Guest Blog: Addressing tourism issues for the years ahead

Shakespeare's England Helen Peters
Shakespeare's England Helen Peters

Helen Peters, Chief Executive of Shakespeare’s England – the DMO for South Warwickshire – discusses the challenges and opportunities that the UK inbound tourism industry faces in the coming years. 

Both the King’s Coronation and the weak British pound should be creating the perfect mix for UK destinations as international travellers seek to witness a piece of British history in the flesh for a bargain price, but there is a real danger that opportunities such as this could be overshadowed unless there is a paradigm shift in the government’s outlook on the tourism industry.

International inbound tourism to the UK is worth approximately £31bn a year and supports 1.5 million jobs according to a recent report from ABTA and UKinbound, underlining its significance to the country’s economy, yet there appears to be a lack of focus on the industry from the government – underlined none more than with the Autumn Statement and mini budget where tourism was largely overlooked.

The government did a great job at supporting the wider tourism industry during Covid, but those businesses that survived, are trying to thrive, and need a long-term road map for growth. The best chance they have of that is if we have a government department dedicated to tourism – which is equivalent to DCMS, BEIS and DfT rather than a standalone tourism minister – that will support the dedicated work that is already being done by trade associations such as UKinbound to lobby for matters that can help to unlock growth.

That way, there would be a greater government focus on addressing tourism issues I am about to outline, which will in turn help destinations to capitalise on not only mainstream events, but moments in time when the eyes of the world will be on our country.

The biggest issue threatening the long-term futures of many hospitality businesses is the difficulty in recruiting staff at supervisor level – where 50% of interviewees just do not show up for an interview! Not being able to fill vacancies appears to be an emerging theme across various sectors, but unlike some industries, this isn’t a skills issue for the tourism and hospitality industry, but more to do with foreign workers who would have filled these roles no longer there to do so, and a lack of appetite from home-grown talent to take up the opportunities. A credible solution for hospitality and tourism specifically would be to re-look at visa restrictions to open up the talent pool available to businesses.

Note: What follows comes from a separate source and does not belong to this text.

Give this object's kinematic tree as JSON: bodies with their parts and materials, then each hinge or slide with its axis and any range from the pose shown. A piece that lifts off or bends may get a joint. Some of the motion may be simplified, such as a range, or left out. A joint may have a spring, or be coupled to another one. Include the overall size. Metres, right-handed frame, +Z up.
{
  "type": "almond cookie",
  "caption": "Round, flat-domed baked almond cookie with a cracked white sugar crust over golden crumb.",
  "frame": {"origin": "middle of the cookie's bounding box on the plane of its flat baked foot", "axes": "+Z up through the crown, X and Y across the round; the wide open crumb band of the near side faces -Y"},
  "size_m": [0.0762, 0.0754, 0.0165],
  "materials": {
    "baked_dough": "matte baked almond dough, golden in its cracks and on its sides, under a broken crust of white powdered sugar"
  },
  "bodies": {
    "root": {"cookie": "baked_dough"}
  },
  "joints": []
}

This suggestion comes at a time when the government is trying to halt immigration numbers with no tourism voice around the table to stress how this could impact industries such as ours. If this recruitment crisis continues, then the alternative is that hospitality businesses will begin limiting their opening hours, or even shutting up shop altogether – which we are already starting to see in some places due to rising energy costs.

Limiting opening hours is not ideal at the best of times, let alone during a cost-of-living crisis where all businesses, hospitality included, are needing to work harder to persuade consumers to spend money.

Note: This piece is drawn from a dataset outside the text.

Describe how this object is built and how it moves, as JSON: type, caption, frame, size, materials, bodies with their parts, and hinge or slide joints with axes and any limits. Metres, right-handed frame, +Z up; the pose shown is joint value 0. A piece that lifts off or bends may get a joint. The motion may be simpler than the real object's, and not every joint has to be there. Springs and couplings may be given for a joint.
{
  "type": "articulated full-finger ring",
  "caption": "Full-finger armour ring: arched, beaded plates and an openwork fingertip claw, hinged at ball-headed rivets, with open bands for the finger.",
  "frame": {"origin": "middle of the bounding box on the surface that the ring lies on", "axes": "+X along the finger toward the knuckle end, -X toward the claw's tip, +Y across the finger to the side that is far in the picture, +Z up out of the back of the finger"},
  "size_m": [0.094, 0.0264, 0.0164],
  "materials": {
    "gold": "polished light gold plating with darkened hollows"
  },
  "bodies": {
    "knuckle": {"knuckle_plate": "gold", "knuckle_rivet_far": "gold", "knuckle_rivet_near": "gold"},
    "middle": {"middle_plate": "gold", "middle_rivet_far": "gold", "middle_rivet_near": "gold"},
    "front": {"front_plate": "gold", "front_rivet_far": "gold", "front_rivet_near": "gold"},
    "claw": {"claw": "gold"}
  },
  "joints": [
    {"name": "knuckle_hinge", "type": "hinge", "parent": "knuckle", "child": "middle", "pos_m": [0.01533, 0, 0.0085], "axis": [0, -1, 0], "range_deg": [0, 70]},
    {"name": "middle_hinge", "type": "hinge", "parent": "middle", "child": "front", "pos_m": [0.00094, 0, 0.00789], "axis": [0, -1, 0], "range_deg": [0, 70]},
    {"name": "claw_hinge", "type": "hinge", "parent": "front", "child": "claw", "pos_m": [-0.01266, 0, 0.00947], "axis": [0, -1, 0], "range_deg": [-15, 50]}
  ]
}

Those likely to pump the most money into the UK economy are overseas visitors, yet worryingly, figures from Tourism Alliance show that over the past 12 months the UK has also lost 83% of its overseas student visitors compared to pre-pandemic levels due to new passport rules for those of school age – 83%! Let that sink in for a second. That is a huge slice of the UK’s international tourism market – surely we need to be making it easier for under-18s to travel to Britain by re-introducing the use of ID cards for EU students if they are travelling with a passport-carrying adult.

To handicap the industry even more, the removal of tax-free shopping feels like a missed opportunity that could further incentivise overseas travellers to visit the UK. There are claims that tax-free shopping costs the UK around £2bn, but if a proper OBR report was done on this, I believe the government would find this is more like £250 million to £350 million, and when you take into account the incremental spend around tax free shopping, it becomes a revenue driver – not a cost.

These hurdles mean that marketing efforts to sell Britain to overseas visitors will undoubtedly need to increase, but that requires more budget, at a time when VisitBritain’s marketing budget is a fraction of what many of our competitors have available to spend.

There is an overarching theme here in that there doesn’t feel like there is any evidence on a risk assessment by government on how their policies are affecting certain industries, including tourism.

I fear that any lobbying on issues relating to the tourism industry will remain trapped in the long grass unless the tourism industry has its own standalone Secretary of State for tourism that will provide us with more power when it comes to decision making – rather than the status quo where the industry is currently impacted by decisions made by various departments.

All that said, I want tourism businesses to know that there are reasons to be optimistic for the year ahead.

The UK is revered across the globe with pent-up demand from markets such as the USA, Canada and India that I have seen first-hand from my recent travels, underlining that events like the King’s Coronation are golden springboards that tourism businesses can use for longer term growth – but as an industry we will not be able to fully capitalise on this in the long-term without a louder voice in Number 10.